El olfato de Trump
El presidente de EE UU ha convencido a muchos ciudadanos de que el origen de sus problemas radica en que las élites demócratas (y las del antiguo Partido Republicano) tenían mayor compromiso con el orden liberal internacional que con las necesidades de su propia nación
En un libro sobre la quiebra de las democracias, Nancy Bermeo defiende que la involución autoritaria se produce en mayor medida por un cambio en las élites que en la opinión pública. Aunque no hay por qué ser fatalista y pensar que la segunda llegada de Donald Trump al poder suponga el final de la democracia norteamericana, el argumento puede no obstante aplicarse al caso presente. En términos electorales, la victoria de Donald Trump se produjo por un margen muy estrecho, de tan solo 1,5 puntos de ventaja para los republicanos. Eso no es un mandato indiscutible. Pero el limitado desplazamiento electoral hacia la derecha se ha traducido en un cambio de consecuencias imprevisibles gracias a que una parte importante del establishment económico y mediático ha dado el paso de apoyar explícitamente el proyecto trumpista. Unos por convicción, otros por cálculo, eso da igual ahora.

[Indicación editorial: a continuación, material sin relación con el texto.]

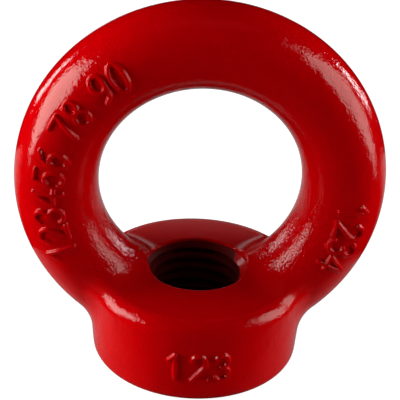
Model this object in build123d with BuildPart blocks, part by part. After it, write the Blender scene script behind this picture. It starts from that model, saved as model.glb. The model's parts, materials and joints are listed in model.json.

En 2016 no había aún un proyecto articulado. Trump era un amateur, no contaba con equipos sólidos y sus ideas no pasaban del eslogan. Mucho han cambiado las cosas desde entonces. Este lunes, en su toma de posesión, hubo un plan bastante exhaustivo, con medidas muy diversas, que van de la búsqueda de la suficiencia energética, por delante de consideraciones ecológicas, a la deportación masiva de inmigrantes, el refuerzo de las fronteras y el proteccionismo comercial. Sobre política exterior, sin embargo, fue menos explícito.
Hay un denominador común en muchas de estas propuestas, condensado en el “America first” o en el “Make America Great Again”. ¿Por qué un planteamiento nacionalista tan simplista ha tenido una recepción tan positiva en la sociedad norteamericana? A mi juicio, porque muchos ciudadanos lo entienden como un cambio de dirección en las lealtades de las élites políticas del país. En Estados Unidos, como en otros países ricos, la gran mayoría de la población considera que sus hijos vivirán peor que ellos. Trump ha convencido a muchos de esos ciudadanos de que el origen del problema radica en que las élites demócratas (y las del antiguo Partido Republicano) tenían un compromiso más sólido con el orden liberal internacional que querían crear en el planeta tras el colapso del comunismo que con las necesidades de su propia nación. El establishment, según este planteamiento, se había desentendido de dichas necesidades y hablaba un lenguaje que era ajeno al ciudadano medio, al ciudadano sin mucha información y con poco interés por la política al que le preocupa la decadencia de su país y el ascenso de China.
Trump se presenta como el político más capacitado para cubrir esa sima entre la ciudadanía y el sistema político. Y lo hace apelando a un nacionalismo primario en el que él constituye la encarnación de los valores norteamericanos frente a la sofisticación de los políticos de Washington que hablan de globalización y se interesan más por Ucrania que por las zonas deprimidas en el interior de su país.
Trump tiene olfato. Ha sabido capitalizar el malestar social y persuadir a la ciudadanía de que hay una solución, que pasa por entregarse a la exaltación y protección de la comunidad nacional. Incluso si el experimento fracasa en cuatro años, como supongo que sucederá, el cambio de enfoque es demasiado profundo como para que se pueda volver a la era pre-Trump.